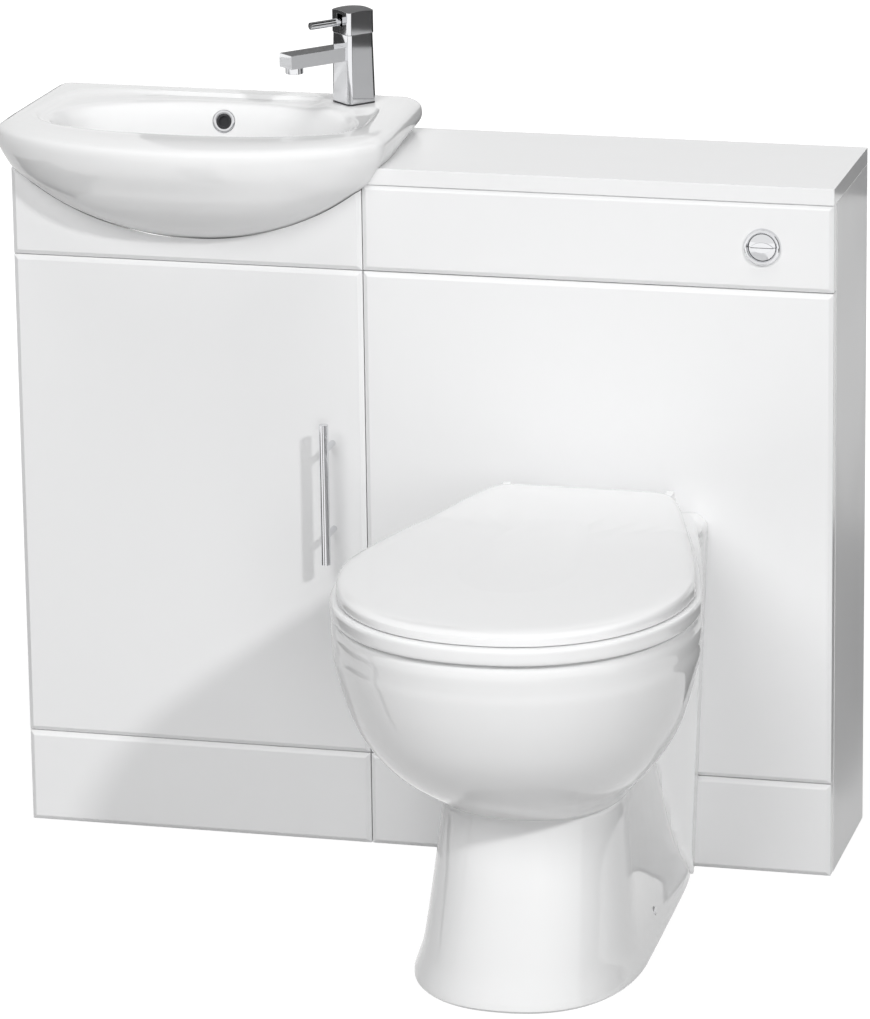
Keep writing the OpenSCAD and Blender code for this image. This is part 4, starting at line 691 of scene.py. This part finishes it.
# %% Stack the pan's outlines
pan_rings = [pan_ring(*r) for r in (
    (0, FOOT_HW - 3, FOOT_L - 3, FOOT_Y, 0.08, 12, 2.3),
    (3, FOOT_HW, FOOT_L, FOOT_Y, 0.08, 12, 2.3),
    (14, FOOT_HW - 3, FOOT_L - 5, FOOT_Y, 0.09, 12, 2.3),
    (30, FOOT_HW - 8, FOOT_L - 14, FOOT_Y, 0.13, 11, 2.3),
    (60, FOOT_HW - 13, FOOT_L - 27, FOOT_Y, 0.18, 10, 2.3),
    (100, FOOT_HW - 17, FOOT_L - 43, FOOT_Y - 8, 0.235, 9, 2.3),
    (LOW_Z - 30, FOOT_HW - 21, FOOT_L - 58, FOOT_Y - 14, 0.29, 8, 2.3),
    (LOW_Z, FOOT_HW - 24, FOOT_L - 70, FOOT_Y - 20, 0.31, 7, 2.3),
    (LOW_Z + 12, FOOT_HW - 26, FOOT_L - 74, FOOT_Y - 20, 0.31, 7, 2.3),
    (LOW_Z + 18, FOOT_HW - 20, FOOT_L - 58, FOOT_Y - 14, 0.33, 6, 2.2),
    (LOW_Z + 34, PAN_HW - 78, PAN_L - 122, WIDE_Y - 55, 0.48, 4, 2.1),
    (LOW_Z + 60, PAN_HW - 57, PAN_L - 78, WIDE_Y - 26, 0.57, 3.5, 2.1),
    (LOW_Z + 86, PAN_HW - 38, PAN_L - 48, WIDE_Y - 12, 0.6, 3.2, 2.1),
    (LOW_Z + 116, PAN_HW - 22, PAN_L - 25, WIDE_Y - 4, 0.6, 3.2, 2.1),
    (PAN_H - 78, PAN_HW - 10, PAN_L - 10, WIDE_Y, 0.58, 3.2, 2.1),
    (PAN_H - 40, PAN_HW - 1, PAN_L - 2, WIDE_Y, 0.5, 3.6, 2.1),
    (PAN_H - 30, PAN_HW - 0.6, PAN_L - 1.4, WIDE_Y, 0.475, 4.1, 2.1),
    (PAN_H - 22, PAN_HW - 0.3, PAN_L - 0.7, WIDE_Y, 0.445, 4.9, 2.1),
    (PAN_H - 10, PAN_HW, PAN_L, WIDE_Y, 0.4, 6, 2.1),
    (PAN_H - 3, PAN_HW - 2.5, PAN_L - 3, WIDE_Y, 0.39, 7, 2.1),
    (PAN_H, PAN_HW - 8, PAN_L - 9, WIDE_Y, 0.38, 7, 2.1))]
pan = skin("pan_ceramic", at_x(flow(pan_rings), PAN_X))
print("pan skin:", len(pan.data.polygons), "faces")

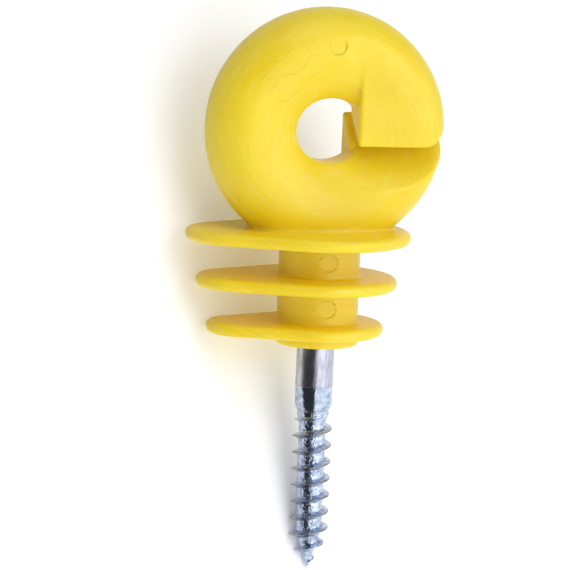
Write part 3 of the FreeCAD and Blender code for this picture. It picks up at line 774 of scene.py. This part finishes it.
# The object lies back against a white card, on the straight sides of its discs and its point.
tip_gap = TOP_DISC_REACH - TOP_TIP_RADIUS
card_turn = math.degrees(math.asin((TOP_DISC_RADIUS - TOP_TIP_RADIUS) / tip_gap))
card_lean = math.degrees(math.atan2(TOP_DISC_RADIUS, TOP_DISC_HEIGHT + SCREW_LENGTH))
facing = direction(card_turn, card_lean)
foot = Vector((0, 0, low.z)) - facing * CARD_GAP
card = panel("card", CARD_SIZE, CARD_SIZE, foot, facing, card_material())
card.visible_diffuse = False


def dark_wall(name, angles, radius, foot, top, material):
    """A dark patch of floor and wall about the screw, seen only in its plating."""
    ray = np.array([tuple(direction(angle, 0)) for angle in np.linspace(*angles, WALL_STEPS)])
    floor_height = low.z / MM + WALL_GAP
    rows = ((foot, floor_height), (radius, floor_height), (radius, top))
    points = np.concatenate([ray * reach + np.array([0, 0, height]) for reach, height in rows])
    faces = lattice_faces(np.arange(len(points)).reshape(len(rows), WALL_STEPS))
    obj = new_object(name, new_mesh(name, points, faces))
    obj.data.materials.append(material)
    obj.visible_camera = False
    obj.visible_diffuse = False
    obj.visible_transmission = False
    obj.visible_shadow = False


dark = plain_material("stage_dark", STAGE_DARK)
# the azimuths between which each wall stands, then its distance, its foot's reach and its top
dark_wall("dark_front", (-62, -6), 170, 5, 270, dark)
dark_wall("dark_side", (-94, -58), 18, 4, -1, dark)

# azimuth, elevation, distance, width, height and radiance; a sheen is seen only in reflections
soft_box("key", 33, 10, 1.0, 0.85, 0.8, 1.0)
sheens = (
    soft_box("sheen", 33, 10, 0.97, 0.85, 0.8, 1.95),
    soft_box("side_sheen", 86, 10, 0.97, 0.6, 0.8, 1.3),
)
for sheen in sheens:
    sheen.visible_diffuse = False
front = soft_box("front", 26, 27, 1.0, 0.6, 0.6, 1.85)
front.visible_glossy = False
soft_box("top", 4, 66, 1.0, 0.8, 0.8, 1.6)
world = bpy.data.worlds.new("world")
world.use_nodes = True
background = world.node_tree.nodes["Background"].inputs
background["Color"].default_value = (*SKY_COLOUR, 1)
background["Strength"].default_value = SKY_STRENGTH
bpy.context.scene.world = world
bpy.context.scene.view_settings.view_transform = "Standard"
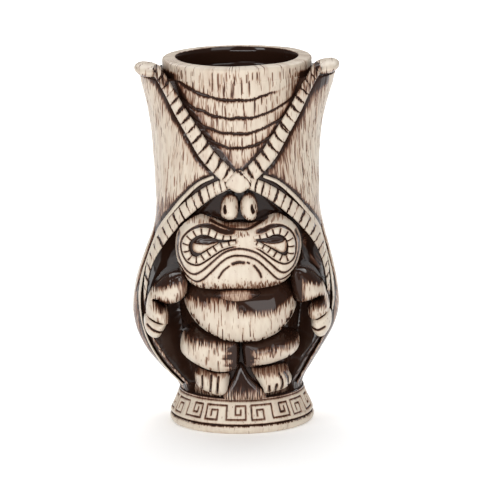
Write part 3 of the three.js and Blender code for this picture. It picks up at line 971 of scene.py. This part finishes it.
-=-=-=-=-
TO BE DONE: Gather each line in these records that contains the string "finishes".

REPLY TO THE EXERCISE:
Keep writing the OpenSCAD and Blender code for this image. This is part 4, starting at line 691 of scene.py. This part finishes it.
Write part 3 of the FreeCAD and Blender code for this picture. It picks up at line 774 of scene.py. This part finishes it.
Write part 3 of the three.js and Blender code for this picture. It picks up at line 971 of scene.py. This part finishes it.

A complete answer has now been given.